Some remnants of this sustainable mode of living do continue to shape our landscape experience, but we are essentially benefiting from the dwindling legacy of the land management of past generations – the last links with our old symbiotic relationship with the wildwood. 

To redress the balance we need to raise awareness of the issue and plan better. Many spatial plans, policies and programmes are intrinsically linked to a sense of place and identity, often supported by landscape characterisations which understand what is special about particular landscapes. Every landscape matters to someone, so in understanding landscapes and planning change within them we should understand how communities value and participate in them. 

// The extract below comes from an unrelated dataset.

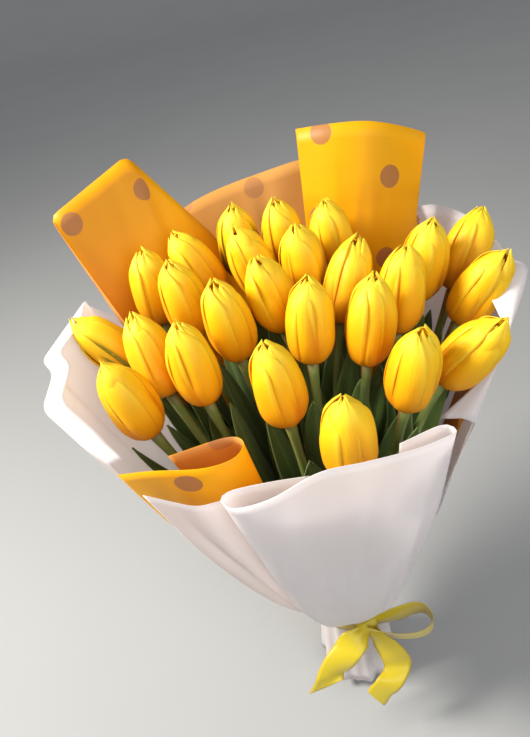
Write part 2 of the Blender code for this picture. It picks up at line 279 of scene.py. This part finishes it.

All too often stakeholder engagement is not representative of the whole community and the work can become rather academic. Instead, a project’s outcomes should emphasise grassroots community-supporting initiatives if they’re to reconnect local populations with their landscapes. This project-based approach to landscape planning could include community forestry and growing, forest schools, reviving landscape based craft industries or facilitating sensitively designed outdoor recreation. All these activities could contribute to healthy, sustainable communities engaged with their natural environment, and enable conservation and enhancement of place in ways which resonate with people. 

There are increasing examples of this integrated approach in practice. At Beam Parklands, extensive new wetland landscapes and habitats have been realised by Arup and the Land Trust. This project restored a site in the Beam Valley east of London, improving the landscape and involving the community in design and planting. The site is now a much valued green space which has greatly strengthened the local sense of place, character and connectivity. 

Landscape scale community involvement can work, it’s just a question of engaging communities earlier and more meaningfully. These ideas could equally apply to strategic scale landscape planning projects to put back the ‘people’ part of landscape architect Nan Fairbrother’s equation : ‘Habitat + People = Landscape’.

What examples of successful community landscape projects have you encountered?